El último capítulo del libro, dedicado, cómo no, al que parece ser emblema constitucional del peronismo, resignifica la lectura de todo el libro. Y no sólo por su imbricado desarrollo histórico, sino por la doble vara de su sonido; como señala perfectamente Adamovsky, tanto “jubiloso y vibrante” como “sombrío y ominoso”. Depende del momento.

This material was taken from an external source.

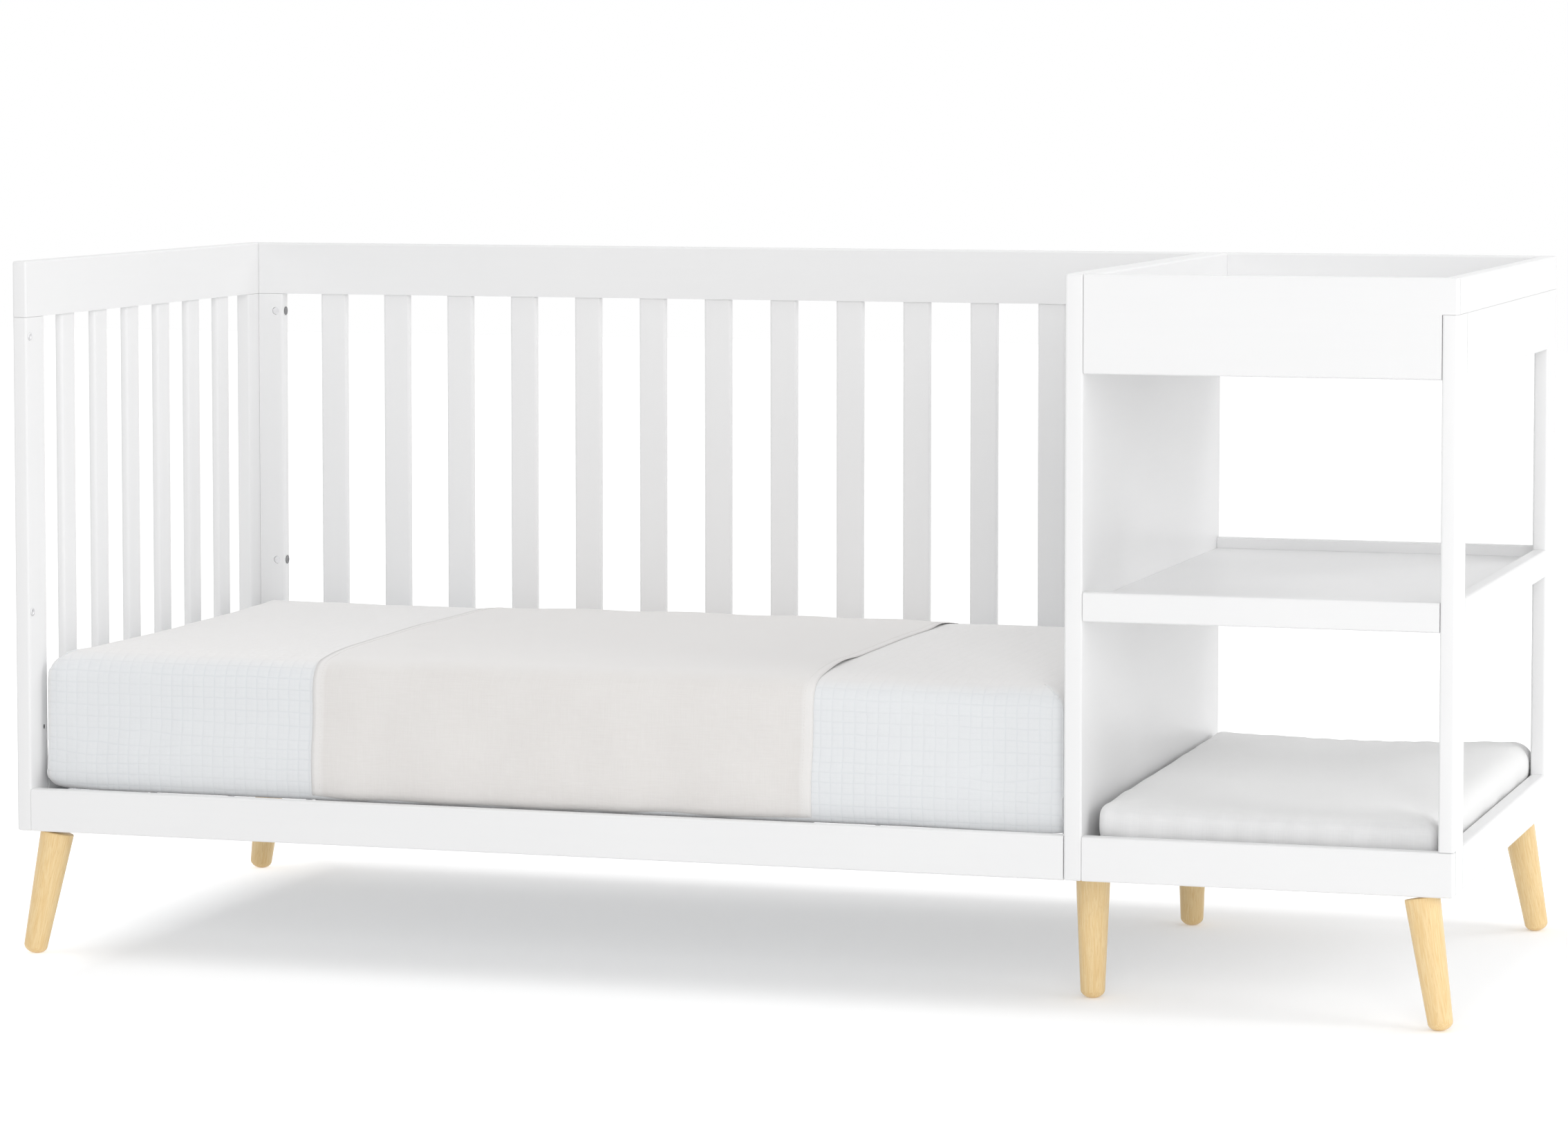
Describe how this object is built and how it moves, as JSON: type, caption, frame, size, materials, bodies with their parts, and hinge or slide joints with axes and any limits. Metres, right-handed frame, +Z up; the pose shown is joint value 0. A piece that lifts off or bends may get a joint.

Desde los tiempos de Rosas (y empuñado por los afroporteños, algunos esclavos, algunos recién libertos), el bombo atravesó la historia del país creando la música de fondo con la que los de abajo mostraban su realidad. Suerte de sonido que sitia un instante, el tam-tam-tam pautó aciertos y errores políticos con igual firmeza. En boca de los líderes del movimiento que se dejó representar por él, no fue “la más maravillosa música”, sino que motivó más de un reto desde aquel recordadísimo “que se calle el del bombo” lanzado desde la ventana de la casa de Gaspar Campos por el General en 1972. O las palabras de Jorge Daniel Paladino, cuando dijo preferir “un peronismo sin bombo, porque el ruido no deja pensar”. Del mismo modo que, con su poderoso sonido, contrajo de terror las entrañas gorilas: “Es un medio de propaganda usado como prolegómeno de tumulto y desorden” (Emilio Hardoy en La Prensa, enero de 1986); “Es un instrumento fascista para acallar a los otros” (Abel Posse, La Nación, febrero de 1989).
Bombo, marcha y escudo estructuran, mediante esta investigación de Adamovsky y Buch, una gran parte del sacudido ser nacional: bienvenida la lectura para descular el lado en el cual pararse.